If the cat in Erwin Schrödinger's famous thought-experiment behaved according to quantum theory, it would be able to exist in multiple states at once: both dead and alive. Physicists' common explanation for why we don’t see such quantum superpositions—in cats or any other aspect of the everyday world—is interference from the environment. As soon as a quantum object interacts with a stray particle or a passing field, it picks just one state, collapsing into our classical, everyday view.

But even if physicists could completely isolate a large object in a quantum superposition, according to researchers at the University of Vienna, it would still collapse into one state—on Earth's surface, at least. “Somewhere in interstellar space it could be that the cat has a chance to preserve quantum coherence, but on Earth, or near any planet, there's little hope of that,” says Igor Pikovski. The reason, he asserts, is gravity.

Pikovski and his colleagues’ idea, laid out in a paper published in Nature Physics on June 15, is at present only a mathematical argument. But experimenters hope to test whether gravity really does collapse quantum superpositions, says Hendrik Ulbricht, an experimental physicist at the University of Southampton, UK. “This is a cool, new idea, and I’m up for trying to see it in experiments,” he says. Assembling the technology to do so, however, may take as long as a decade, he says.

How gravity collapses the cat
Cinema-goers who saw the film Interstellar are already familiar with the basic principle behind the Vienna team’s work. Einstein’s theory of general relativity states that an extremely massive object causes clocks near it to run more slowly because its strong gravitational field stretches the fabric of space-time (which is why a character in the film aged only an hour near a black hole, while seven years passed on Earth). On a subtler scale, a molecule placed nearer the Earth’s surface experiences a slightly slower clock than one placed slightly further away.

Because of gravity’s effect on space-time, Pikovski’s team realised that variance in a molecule’s position will also influence its internal energy—the vibrations of particles within the molecule, which evolve over time. If a molecule were put in a quantum superposition of two places, the correlation between position and internal energy would soon cause the duality to 'decohere' to the molecule taking just one path, they suggest. “In most situations decoherence is due to something external; here it’s as though the internal jiggling is interacting with the motion of the molecule itself,” adds Pikovski.

A practical limit
No one has yet seen this effect because other sources of decoherence—such as magnetic fields, thermal radiation and vibrations—are typically much stronger and cause quantum systems to collapse long before gravity becomes an issue. But experimenters are keen to try.
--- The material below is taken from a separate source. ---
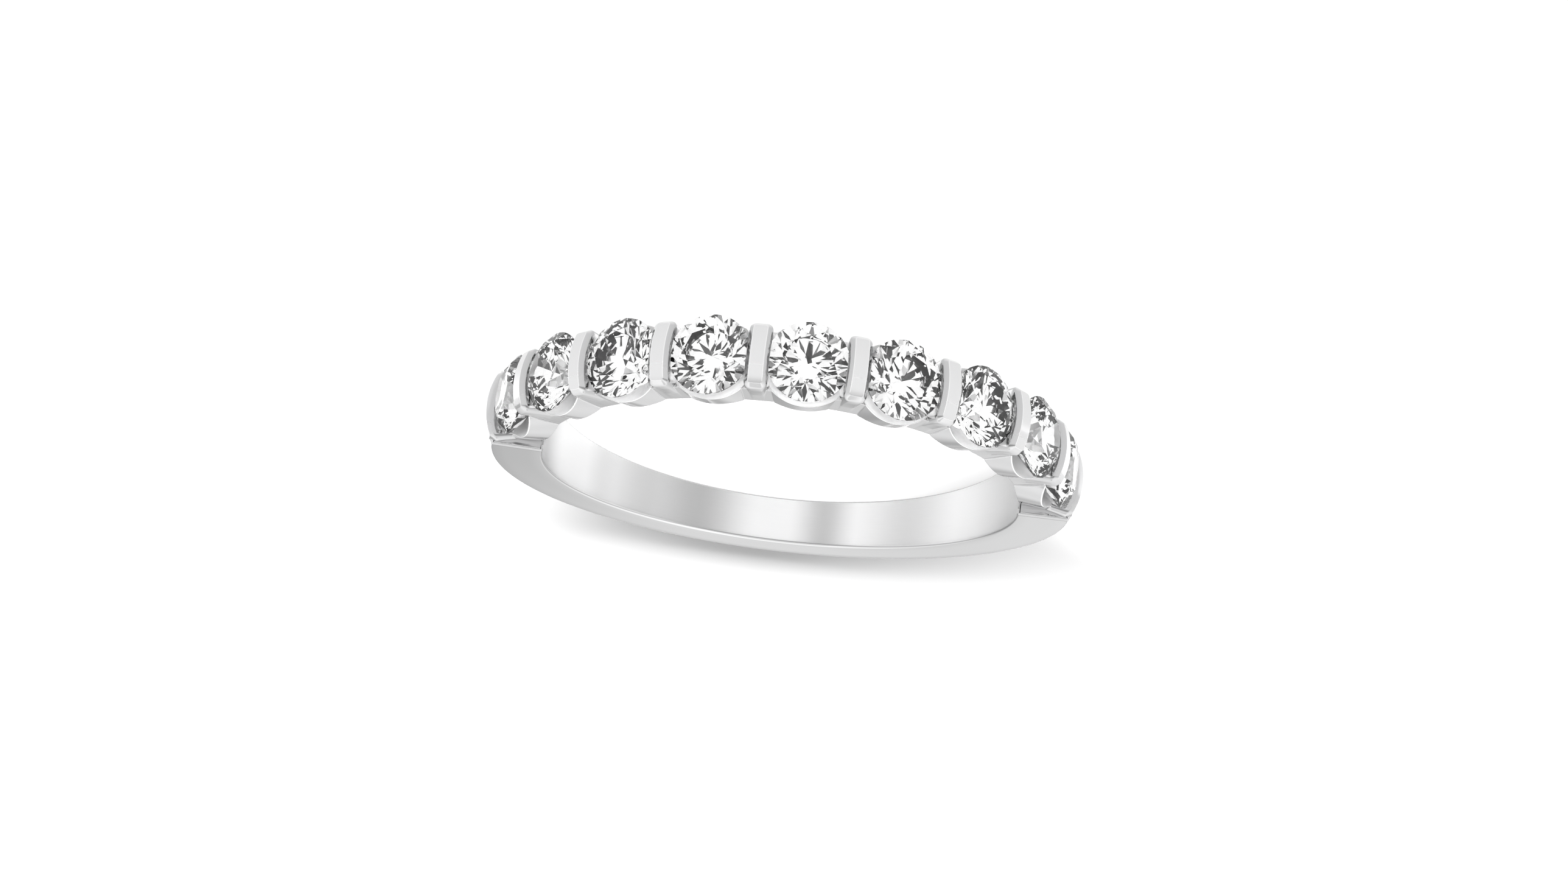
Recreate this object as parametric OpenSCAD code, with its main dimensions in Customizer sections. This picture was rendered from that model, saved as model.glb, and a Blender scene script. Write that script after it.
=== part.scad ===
// Diamond band: nine round brilliants held between upright bars, on a plain tapering shank.
// The ring lies on its side. Its axis is Z, the origin is the middle of the finger hole,
// and the middle stone faces -Y. Stone 1 is the one at the +X end of the row.

/* [Finger] */
// Diameter of the finger hole, US size 7
finger_d = 17.35; // [17.2:0.05:17.6]

/* [Stones] */
// Number of stones in the row
stone_count = 9; // [7:2:9]
// Girdle diameter of each stone
stone_d = 2.9; // [2.7:0.05:2.95]
// Angle between neighbouring stones, in degrees
pitch = 19.3; // [19.2:0.1:19.5]
// Height of the middle of the girdle above the finger hole
girdle_h = 1.525; // [1.475:0.025:1.575]
// Width of the table as a share of the girdle diameter
table_share = 0.57; // [0.53:0.01:0.62]
// Slope of the crown's main facets, in degrees
crown_angle = 34.5; // [32:0.5:36]
// Slope of the pavilion's main facets, in degrees
pavilion_angle = 41; // [40:0.2:42]
// Space between a stone and the notches that hold it
notch_gap = 0.025; // [0.02:0.005:0.04]

/* [Bars] */
// Width of a bar along the row
bar_w = 0.82; // [0.76:0.02:0.88]
// Height of the middle of a bar above the finger hole
bar_h = 2.04; // [2:0.01:2.1]
// Height of the middle of the two end bars above the finger hole
end_bar_h = 2.25; // [2.2:0.01:2.3]
// Half length of a bar at the finger hole
bar_foot = 1.02; // [0.98:0.01:1.04]
// Half length of a bar at its top
bar_reach = 1.19; // [1.16:0.01:1.24]
// Half length of the two end bars at their top
end_bar_reach = 1.3; // [1.26:0.01:1.34]
// Radius of a bar's domed top, seen along the row
bar_dome = 2.7; // [2.4:0.1:3.2]
// Rounding of a bar's long top edges
bar_round = 0.2; // [0.12:0.02:0.24]
// Rounding of a bar's four upright edges
bar_corner = 0.24; // [0.14:0.02:0.3]

/* [Seats] */
// Half width of the side wall below a stone, at the finger hole
wall_foot = 1.28; // [1.25:0.01:1.31]
// Half width of the side wall below a stone, at its rim
wall_rim = 1.47; // [1.44:0.01:1.5]
// Height of the rim above the finger hole
rim_h = 1.18; // [1.1:0.02:1.2]
// Radius of a side wall's curve at the finger hole
wall_curve = 2.07; // [2:0.01:2.2]
// Slope at which that curve tightens from the finger hole to the rim, in degrees
wall_narrow = 31.7; // [30:0.1:32]
// Half width of the ledges beside each bar
ledge_half = 1.07; // [1.06:0.005:1.09]
// Width of the ledge beside each bar
ledge_w = 0.12; // [0.08:0.02:0.16]
// Radius of the bowl under each stone
bowl_r = 1.745; // [1.725:0.005:1.765]
// Height of the middle of the bowl's sphere above the finger hole
bowl_h = 1.925; // [1.91:0.005:1.94]
// Diameter of the hole drilled under each stone
drill_d = 1.2; // [1:0.1:1.3]

/* [Shank] */
// Width of the shank beside the end bars
shoulder_w = 2.74; // [2.7:0.01:2.8]
// Width of the shank opposite the stones
back_w = 1.8; // [1.6:0.05:2.1]
// Thickness of the shank beside the end bars
shoulder_t = 2.21; // [2.16:0.01:2.25]
// Thickness of the shank opposite the stones
back_t = 1.67; // [1.55:0.01:1.8]
// Radius of the shank's crowned outer surface, seen across its width
crown_r = 2.8; // [2.6:0.1:3.4]
// Chamfer along both edges of the finger hole in the shank
bore_chamfer = 0.1; // [0.06:0.02:0.16]
// Half width of the block that carries the last wall on to the shank
block_half = 1.16; // [1.13:0.01:1.2]
// Length of that block along the row, from the middle of the end bar
block_l = 0.8; // [0.76:0.01:0.86]

/* [Hidden] */
$fn = 96;
bore_r = finger_d / 2;
stone_r = stone_d / 2;
girdle_r = bore_r + girdle_h;
rim_r = bore_r + rim_h;
row_half = (stone_count - 1) / 2 * pitch;
end_bar = row_half + pitch / 2;

// Solids that end at the finger hole start this far inside it, and the hole is then cut through all of them
under = 0.4;
// Long enough to reach through the ring from side to side
through = 6;
// Longer than the ring's radius
beyond = 20;
// Solids that are joined lap over each other by this much
lap = 0.1;
// A slot for a bar is this much narrower than the bar on each side, so that the bar fills it
bite = 0.005;

// Brilliant cut, with heights measured from the middle of the girdle
girdle_t = 0.09;
star_share = 0.77;
lower_share = 0.22;
notch_share = 0.6;
table_r = stone_r * table_share;
star_r = stone_r * star_share;
lower_r = stone_r * lower_share;
crown_h = girdle_t / 2 + (stone_r - table_r) * tan(crown_angle);
star_h = girdle_t / 2 + (stone_r - star_r * cos(22.5)) * tan(crown_angle);
culet_h = girdle_t / 2 + stone_r * tan(pavilion_angle);
lower_h = culet_h - lower_r * cos(22.5) * tan(pavilion_angle);

// Two small steps down from the rim of the seats, to the blocks at the ends and to the gallery
block_r = rim_r - 0.02;
gallery_r = rim_r - 0.04;

// The shank's outer surface is turned about an axis that lies a little towards the stones
shank_r = bore_r + shoulder_t;
shank_shift = shoulder_t - back_t;
shank_half = 1.6;
taper = atan((shoulder_w - back_w) / 2 / bore_r);

metal_colour = [0.86, 0.86, 0.87];
stone_colour = [0.80, 0.88, 0.95];

function stone_angle(i) = row_half - (i - 1) * pitch;
function bar_angle(j) = end_bar - j * pitch;
function at_turn(r, a, h) = [r * cos(a), r * sin(a), h];
// Place, in a stone's frame, of a line that runs beside a bar's middle plane at distance d
function beside_bar(r, d) = r * tan(pitch / 2) - d / cos(pitch / 2);

// Turns a seat's own frame into place: X runs along the row, Y along the ring's axis, Z outwards
module at(angle) {
    rotate([0, 0, angle])
        rotate([90, 0, 0])
            children();
}

// Outline in X and Z, drawn through the ring from side to side
module across(points, length) {
    rotate([90, 0, 0])
        linear_extrude(height = length, center = true)
            polygon(points);
}

// Strip along Y that ends at Y = 0 with two rounded corners
module strip(width, length, r) {
    translate([-width / 2, -length])
        square([width, length - r]);
    translate([r - width / 2, -length])
        square([width - 2 * r, length]);
    for (side = [-1, 1])
        translate([side * (width / 2 - r), -r])
            circle(r = r);
}

// Round brilliant: a table, 8 stars, 8 mains and 16 girdle facets above, 16 girdle facets and 8 mains below
module brilliant() {
    // Each girdle facet meets the round girdle lower, or higher, in its middle than at its ends
    bow = stone_r * (1 - cos(11.25)) / cos(11.25);
    upper_bow = bow * (star_h - girdle_t / 2) / (stone_r - star_r);
    lower_bow = bow * (lower_h - girdle_t / 2) / (stone_r - lower_r);
    points = concat(
        [for (k = [0 : 7]) at_turn(table_r, 45 * k, crown_h)],
        [for (k = [0 : 7]) at_turn(star_r, 45 * k + 22.5, star_h)],
        [for (k = [0 : 31]) at_turn(stone_r, 11.25 * k, girdle_t / 2 - k % 2 * upper_bow)],
        [for (k = [0 : 31]) at_turn(stone_r, 11.25 * k, -girdle_t / 2 + k % 2 * lower_bow)],
        [for (k = [0 : 7]) at_turn(lower_r, 45 * k + 22.5, -lower_h)],
        [[0, 0, -culet_h]]
    );
    star = 8;
    upper = 16;
    lower = 48;
    tip = 80;
    culet = 88;
    faces = concat(
        [[for (k = [7 : -1 : 0]) k]],
        [for (k = [0 : 7]) [k, (k + 1) % 8, star + k]],
        [for (k = [0 : 7]) [k, star + k, upper + 4 * k]],
        [for (k = [0 : 7]) [k, upper + 4 * k, star + (k + 7) % 8]],
        [for (k = [0 : 7], m = [0 : 3]) [star + k, upper + (4 * k + m + 1) % 32, upper + 4 * k + m]],
        [for (k = [0 : 31]) [upper + k, upper + (k + 1) % 32, lower + (k + 1) % 32, lower + k]],
        [for (k = [0 : 7], m = [0 : 3]) [tip + k, lower + 4 * k + m, lower + (4 * k + m + 1) % 32]],
        [for (k = [0 : 7]) [culet, lower + 4 * k, tip + k]],
        [for (k = [0 : 7]) [culet, tip + (k + 7) % 8, lower + 4 * k]]
    );
    polyhedron(points = points, faces = faces, convexity = 4);
}

module stone(i) {
    color(stone_colour)
        at(stone_angle(i))
            translate([0, 0, girdle_r])
                brilliant();
}

// Room for a stone's girdle and the slopes beside it, which leaves a notch in a bar
module notch() {
    r = stone_r + notch_gap;
    inner_r = stone_r * notch_share;
    half = girdle_t / 2 + notch_gap;
    up = (r - inner_r) * tan(crown_angle);
    down = (r - inner_r) * tan(pavilion_angle);
    translate([0, 0, girdle_r])
        rotate_extrude()
            polygon([[0, -half - down], [inner_r, -half - down], [r, -half], [r, half], [inner_r, half + up], [0, half + up]]);
}

// One of the two leaning outlines of a bar, seen from above, with its upright edges rounded
module bar_side(height, reach) {
    rise = height - bar_dome + sqrt(pow(bar_dome, 2) - pow(reach, 2));
    lean = atan((reach - bar_foot) / rise);
    translate([0, bar_foot, bore_r])
        rotate([-lean, 0, 0])
            linear_extrude(height = through, center = true)
                strip(bar_w, through, bar_corner);
}

// Upright bar with a domed top, whose ends lean out as they rise
module bar(height, reach) {
    intersection() {
        bar_side(height, reach);
        mirror([0, 1, 0])
            bar_side(height, reach);
        translate([0, 0, bore_r + height])
            rotate([90, 0, 0])
                linear_extrude(height = through, center = true)
                    strip(bar_w, height + under, bar_round);
        translate([0, 0, bore_r + height - bar_dome])
            rotate([0, 90, 0])
                cylinder(r = bar_dome, h = bar_w + 1, center = true);
    }
}

// Side wall of a seat: a leaning cone, so that its curve tightens from the finger hole to the rim
module side_wall() {
    lean = atan((wall_rim - wall_foot) / rim_h);
    half = through / 2;
    change = half * tan(wall_narrow);
    translate([0, wall_foot, bore_r])
        rotate([-lean - wall_narrow, 0, 0])
            translate([0, -wall_curve, 0])
                cylinder(r1 = wall_curve + change, r2 = wall_curve - change, h = through, center = true);
}

// Metal between two bars, with a curved wall on each side
module seat() {
    flank = bar_w / 2 + ledge_w;
    low = bore_r - under;
    intersection() {
        side_wall();
        mirror([0, 1, 0])
            side_wall();
        across([
            [-beside_bar(low, flank), low],
            [beside_bar(low, flank), low],
            [beside_bar(rim_r, flank), rim_r],
            [-beside_bar(rim_r, flank), rim_r]
        ], through);
    }
}

// Bowl under a stone and the hole drilled from it to the finger hole
module bowl() {
    translate([0, 0, bore_r + bowl_h])
        sphere(r = bowl_r);
    translate([0, 0, bore_r - under])
        cylinder(d = drill_d, h = under + rim_h);
}

// Straight gallery behind the seats, with a slot for the foot of each bar
module gallery() {
    slot_w = bar_w - 2 * bite;
    slot_l = 2 * (ledge_half - bar_foot + lap);
    difference() {
        rotate([0, 0, -90 - end_bar])
            rotate_extrude(angle = 2 * end_bar)
                translate([bore_r - under, -ledge_half])
                    square([gallery_r - bore_r + under, 2 * ledge_half]);
        for (j = [1 : stone_count - 1])
            at(bar_angle(j))
                for (side = [-1, 1])
                    translate([0, side * ledge_half, bore_r])
                        cube([slot_w, slot_l, through], center = true);
    }
}

// Block under an end bar, which carries the wall of the last seat on to the shank
module end_block() {
    low = bore_r - under;
    across([[-block_l, low], [lap, low], [lap, block_r], [-block_l, block_r]], 2 * block_half);
}

// One of the two slanting planes that narrow the shank towards the back of the ring
module slab() {
    translate([0, 0, shoulder_w / 2])
        rotate([-taper, 0, 0])
            translate([-beyond, -beyond, -beyond])
                cube([2 * beyond, 2 * beyond, beyond]);
}

// Chamfer of the finger hole along one of the slanting planes
module hole_chamfer() {
    translate([0, 0, shoulder_w / 2])
        rotate([-taper, 0, 0])
            translate([0, 0, -bore_chamfer - lap])
                cylinder(r1 = bore_r - lap, r2 = bore_r + 1, h = 1 + lap);
}

module shank() {
    fall = beyond * cos(end_bar) / sin(end_bar);
    difference() {
        intersection() {
            translate([0, -shank_shift, 0])
                rotate_extrude()
                    intersection() {
                        translate([shank_r - crown_r, 0])
                            circle(r = crown_r);
                        translate([bore_r - shank_shift - under, -shank_half])
                            square([through, 2 * shank_half]);
                    }
            slab();
            mirror([0, 0, 1])
                slab();
        }
        linear_extrude(height = through, center = true)
            polygon([
                [0, 0],
                [beyond, -fall],
                [beyond, -beyond],
                [-beyond, -beyond],
                [-beyond, -fall]
            ]);
        hole_chamfer();
        mirror([0, 0, 1])
            hole_chamfer();
    }
}

module band() {
    color(metal_colour)
        difference() {
            union() {
                shank();
                difference() {
                    union() {
                        gallery();
                        for (i = [1 : stone_count])
                            at(stone_angle(i))
                                seat();
                        at(bar_angle(0))
                            end_block();
                        at(bar_angle(stone_count))
                            mirror([1, 0, 0])
                                end_block();
                    }
                    for (i = [1 : stone_count])
                        at(stone_angle(i))
                            bowl();
                }
                difference() {
                    union() {
                        for (j = [1 : stone_count - 1])
                            at(bar_angle(j))
                                bar(bar_h, bar_reach);
                        for (j = [0, stone_count])
                            at(bar_angle(j))
                                bar(end_bar_h, end_bar_reach);
                    }
                    for (i = [1 : stone_count])
                        at(stone_angle(i))
                            notch();
                }
            }
            cylinder(r = bore_r, h = 2 * through, center = true);
        }
}

band();
for (i = [1 : stone_count])
    stone(i);
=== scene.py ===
"""Half-eternity band in polished white metal: nine round brilliants between ten upright bars."""
import math

import bmesh
import bpy
from mathutils import Matrix, Vector


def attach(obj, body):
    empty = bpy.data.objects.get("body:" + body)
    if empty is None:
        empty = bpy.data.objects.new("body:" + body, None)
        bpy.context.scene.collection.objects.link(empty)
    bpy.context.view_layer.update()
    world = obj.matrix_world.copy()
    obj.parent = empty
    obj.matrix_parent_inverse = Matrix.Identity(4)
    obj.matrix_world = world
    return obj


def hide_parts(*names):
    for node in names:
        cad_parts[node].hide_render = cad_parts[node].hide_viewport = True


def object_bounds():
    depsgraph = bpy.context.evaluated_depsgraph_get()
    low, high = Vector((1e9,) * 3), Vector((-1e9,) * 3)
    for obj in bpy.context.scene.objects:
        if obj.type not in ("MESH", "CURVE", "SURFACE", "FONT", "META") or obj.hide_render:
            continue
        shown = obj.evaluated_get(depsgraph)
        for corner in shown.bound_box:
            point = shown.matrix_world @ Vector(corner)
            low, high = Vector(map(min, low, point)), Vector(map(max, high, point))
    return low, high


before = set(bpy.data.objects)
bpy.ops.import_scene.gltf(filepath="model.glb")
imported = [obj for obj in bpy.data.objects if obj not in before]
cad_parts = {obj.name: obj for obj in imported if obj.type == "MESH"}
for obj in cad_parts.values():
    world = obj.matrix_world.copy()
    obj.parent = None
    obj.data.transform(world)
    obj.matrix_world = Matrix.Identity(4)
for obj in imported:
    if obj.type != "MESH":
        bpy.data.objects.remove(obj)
cad_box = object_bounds()

# The metal is modelled in millimetres and brought to metres at the end
MM = 0.001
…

Markus Arndt, an experimental physicist also at the University of Vienna, already tests whether quantum superpositions can be observed for large, though not cat-sized, objects (see Fattening up Schrödinger's cat). He sends large molecules through a matter-wave interferometer, a system that gives each molecule a choice of two different paths. In the classical view, a molecule travels down just one path; a quantum molecule effectively passes through both routes at once and interferes with itself to create a characteristic wave-like pattern (see image, below).

A quantum interference pattern built up from
complex molecules known as phthalocyanines.
Ref. 3

A similar set up could be used to test for gravity's ability to destroy quantum behaviour: by comparing a vertical interferometer, in which the superposition should soon decohere due to the stretching of time in one path versus the other, with a horizontal set up, where the superposition could remain. Arndt, who has tested the effect for molecules of up to 810 atoms, points out that large molecules would be good for testing the gravitational effect because they contain lots of particles contributing to internal energy. But not only would the researchers have to further suppress the external environment to reduce other decoherence effects, they would also need to increase the separation of the two paths from micrometres to metres, or else use molecules perhaps 1 million times more massive. "It's certainly very challenging," says Arndt.

If gravity’s effect does limit quantum behaviour on Earth, tests of quantum reality for large objects may eventually have to move into space, says Angelo Bassi, a physicist at the University of Trieste in Italy. "But from a deep, fundamental point of view, this is nothing new," he says. A gravitational field is merely another environment to interact with, so invoking it does not explain whether quantum behaviour might lead to classical reality if gravity’s influence were mitigated—for example, by doing the experiment in gravity-free space.

Nor does the effect described by Pikovski and colleagues say anything about quantum gravity: a theory that would unite gravity and quantum mechanics in a single description, which many researchers are working towards. “It’s an interesting effect, but it’s still quantum physics applied to classical general relativity. In that way it doesn’t change our picture of the world,” adds Bassi.